Venture Capitalists at the early end of the green tech investment spectrum aren’t doing well, either, apparently because investments in that field require huge amounts of cash and decades to pay off.

The FutureGen clean coal plant has secured $1 billion in financing from the U.S. Department of Energy and could begin construction as early as 2012.

Waiting for the Electric Car? Don’t Hold Your Breath

One of the co-founders of Tesla motors said in a speech gas would have to be at $10 a gallon before the economics of an electric family car make sense for most Americans, but  gas-electric hybrid technology could have a big impact on work vehicles.

Wind on Tap

Italian towns whose chief export had previously been olives are now selling enough electricity produced by wind turbines to completely subsidize local services like trash pickup.

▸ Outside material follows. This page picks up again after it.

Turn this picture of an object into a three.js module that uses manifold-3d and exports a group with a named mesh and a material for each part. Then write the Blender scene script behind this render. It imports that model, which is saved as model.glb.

States on the East coast of the U.S. could get half their power from offshore wind turbines, says advocacy group Oceana.

Some wind technologies may have reached maturity in terms of falling costs, at least for now. A report from the U.K. says  the cost of offshore wind is unlikely to fall in the immediate future, which may increase electricity costs there.

Scotland’s first minister has declared  the country could get 100 percent of its energy from renewables by 2025.

The Greenhouse Gas That’s Easy to Ignore and Reduce

Methane is between 27 and 72 times as potent a climate warming agent as CO2, depending on your time horizon, so it’s a good thing  the U.S. and Mexico are trying to get other countries to sign on to an initiative to reduce emissions of it.

Green Lifestyles of the Rich and Possibly Deluded

Economists at Newcastle University believe  the “rebound” effects of policies designed to reduce carbon emissions mean  neither shopping online or working at home are the “green” choice.

Architects in the U.S. are no good at green building because they’re educated as designers, not engineers. Case in point: the new Las Vegas hotel whose curved glass exterior cooks its inhabitants with focused sunlight, like a giant magnifying glass.

Google just invested $1 million in the world’s first human monorail.